Again, lots of organizations (not just schools) struggle with having effective performance evaluations. But it is possible to do it well and fairly -- multiple observations, by more than one person (not just the Principal), if test scores are used making sure they're only part of the story and that the "right" metrics are used (e.g., not proficiency), clearly defined performance criteria & rubrics, designed with input from the teachers (and the union), etc. Whether districts in Washington are actually doing this effectively, I can't really speak to. But, I'm of the mind that just because something's complex or difficult, doesn't mean we shouldn't try it if it's the right thing to do.
15
Oh, and the "teaching to the test" thing. There was an interesting study by the Gates Foundation that found that the more students agreed with the statement "We spend a lot of time in this class practicing for the state test", the smaller the gains they made on those tests.

So, teaching to the test may actually not produce the best results on the test (granted, this was one study).
16
We lost a wonderful 2nd year teacher at our son's elementary school last year due to RIFs - they gave us a teacher who had been with the district 20+ years. My son's gym classes consisted of watching "Scooby Doo" cartoons and the occasional Veggie Tales.

The teacher disappeared around February. A month later, they sent a letter home saying the teacher was taking an extended leave that conveniently lasted until he hit his retirement date at the end of the school year.

We got our 2nd year teacher back this year, thank god.
17
This is about one thing and one thing only: money

More experienced teachers are more expensive than new ones. And untrained ones (Teach for America) are cheaper still.

I do think it should be easier to get rid of bad teachers, but old =/= bad and new =/= good. Districts want cheaper labor and are dressing it up in "closing the achievement gap" bullshit.
18
@11: So basically, since no performance evaluation is perfect, we might as well totally decouple performance from retention?

I'd have no problem with a merit formula that incorporated seniority, since there is value in cultural continuity, interpersonal connections, and so on. Call it 25% of the formula, and I'd be happy. As someone who has to work my butt off, maintain good relations with my boss, and make sure I justify the salary premium I command over new workers, I'm just having a hard time sympathizing. Most of us earn our jobs every day we go to work. Why should teachers be different?
19
@17: Your argument makes no sense. You're saying that a performance-based retention policy would favor cheaper, untrained teachers?
20
I graduated from Ballard High School in 2006, and I have to say that if any of the teachers I had should have been fired, it definitely would have been some of the ones who had been around a long time. Granted, it was a rich, white school and all that, but the problems didn't come from incompetence, but complacency. Certainly there were a couple of amazing teachers who had been teaching for decades, but if I had the power to fire teachers at that school, i'd get pretty far down the list before I got to anyone young or new.

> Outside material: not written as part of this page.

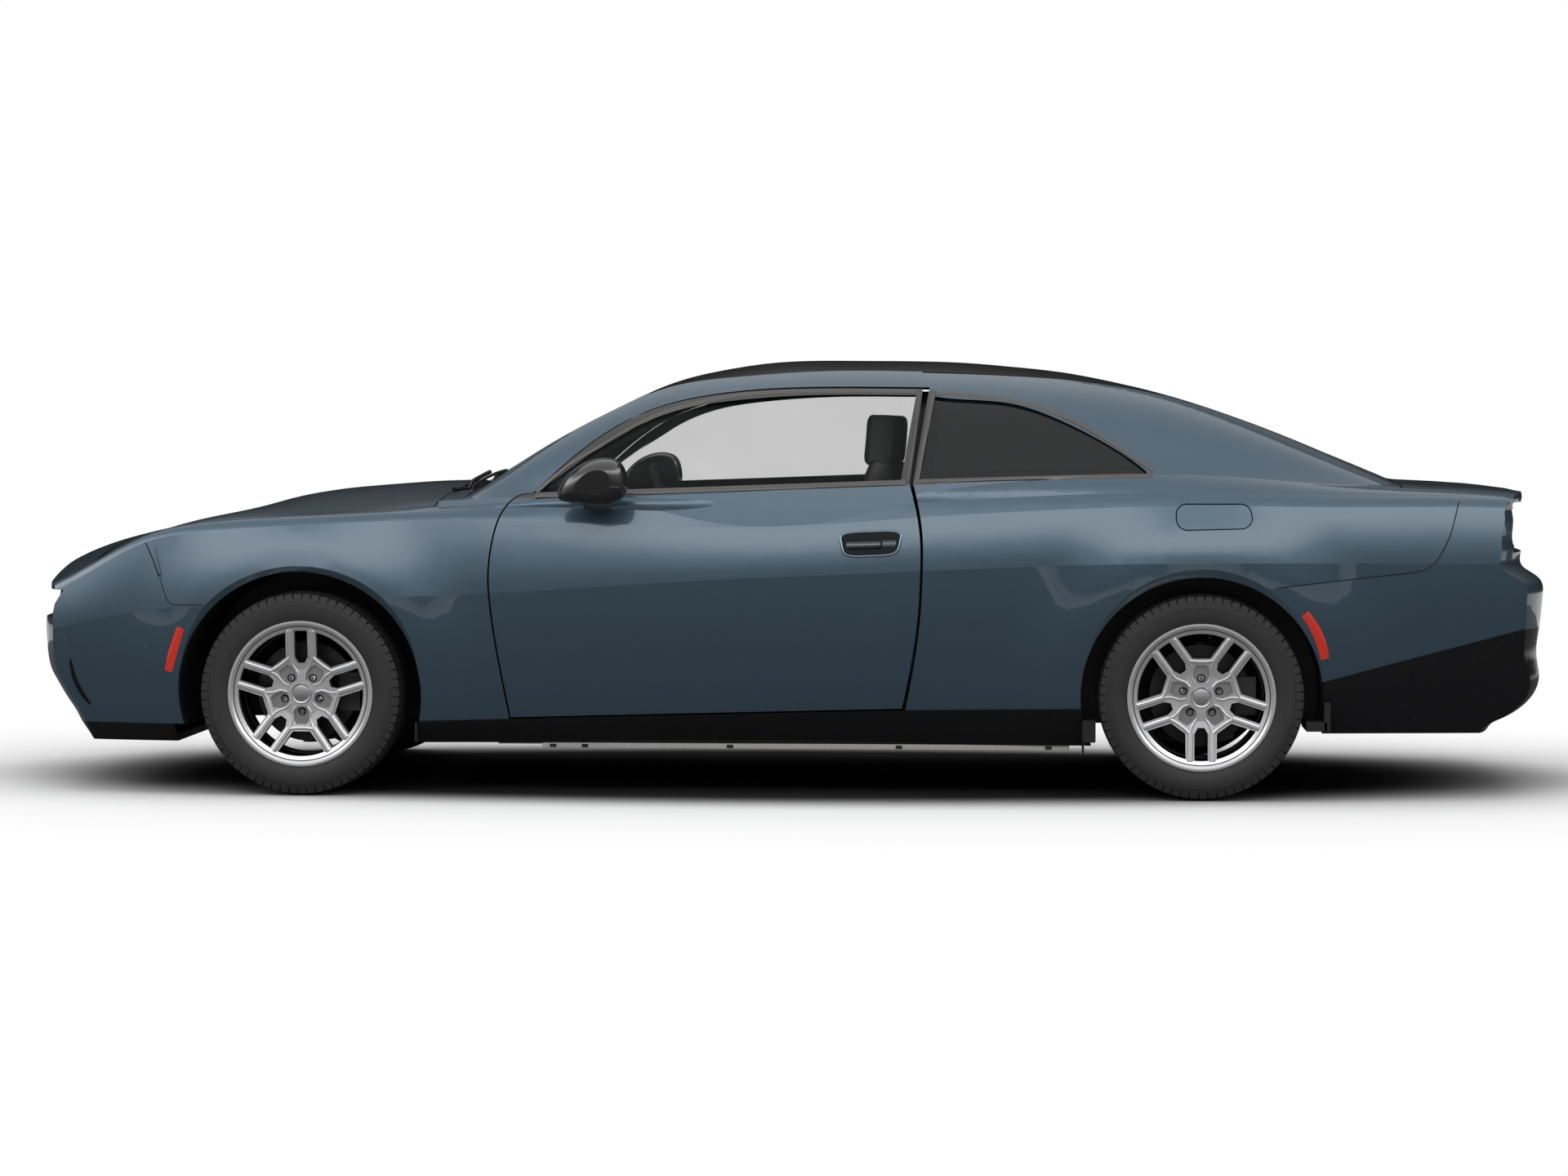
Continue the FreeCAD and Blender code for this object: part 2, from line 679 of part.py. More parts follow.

Oddly enough, I had the opposite experience at Evergreen, with the single professor that hadn't been teaching there in 1990 being the worst of the bunch.
21
I'm struck by the absence of notation in the headline that all the school constituency groups oppose this bill: School Boards, School Superintendents, School Principals and the Union. While that fact is buried in the article, it should be the headline. The union supported revamped evaluation procedures to ensure that all classrooms have quality educators. As a former teacher, I can tell you that I was much more skilled with experience and a graduate degree earned later in my career than I was in my first few years of teaching.
22
I cringe when I think of my first few years of teaching; luckily, my students learned in spite of my missteps. It has taken me about 5 years to get to the point where I would consider myself a decent teacher. I work with several teachers who have been teaching for 20-30 years, and I value their knowledge and experience greatly. When I'm struggling with a kid, they can offer me a variety of strategies to try. When I know something is not right with a lesson, they can usually pinpoint where things went south and how I can correct it. There may be some older teachers out there who are no good, but I don't work with any of them. In fact, if any of the teachers I work with would be considered poor teachers, it would be the one with 2 years of experience who is more interested in planning her wedding than teaching, and the one with 6 years, who walks in 5 minutes before the kids and walks out 5 minutes after them, with nothing in her hands to take home. Meanwhile, the rest of us (those old teachers included) go home at 6:00 with stacks of papers to grade or teacher manuals to go through.
23
Evaluations by a principal are dubious (at best) proof of a teacher's actual ability, competence, performance, dedication.

Teaching assingments and evaluations are often made at the caprice of administrators who are not above playing favorites, rewarding the butt-kissers, and punishing the independent thinkers.

Moreover, some classes (e.g. advanced placement, honors, the "gifted") are more "teachable" and will show comparable results. Others (e.g., "basic" ) with disruptive, poorly attending, chronically low-performing students present much more of a challenge even to the most gifted, charismatic teachers.

Seniority offers some protection against injustice to people who have invested their lives and their hearts in their profession and the students they teach. This is not to say that the incompetent, the lazy, the unconcerned should be allowed to teach our children. However, new is not ipso facto better.

Finally, as in the private sector, salary increases are usually given for years of experience. New employees receive lower salaries than seniors.

The drive to get rid of seniority, for all its phony concern for the children, is actually all about money.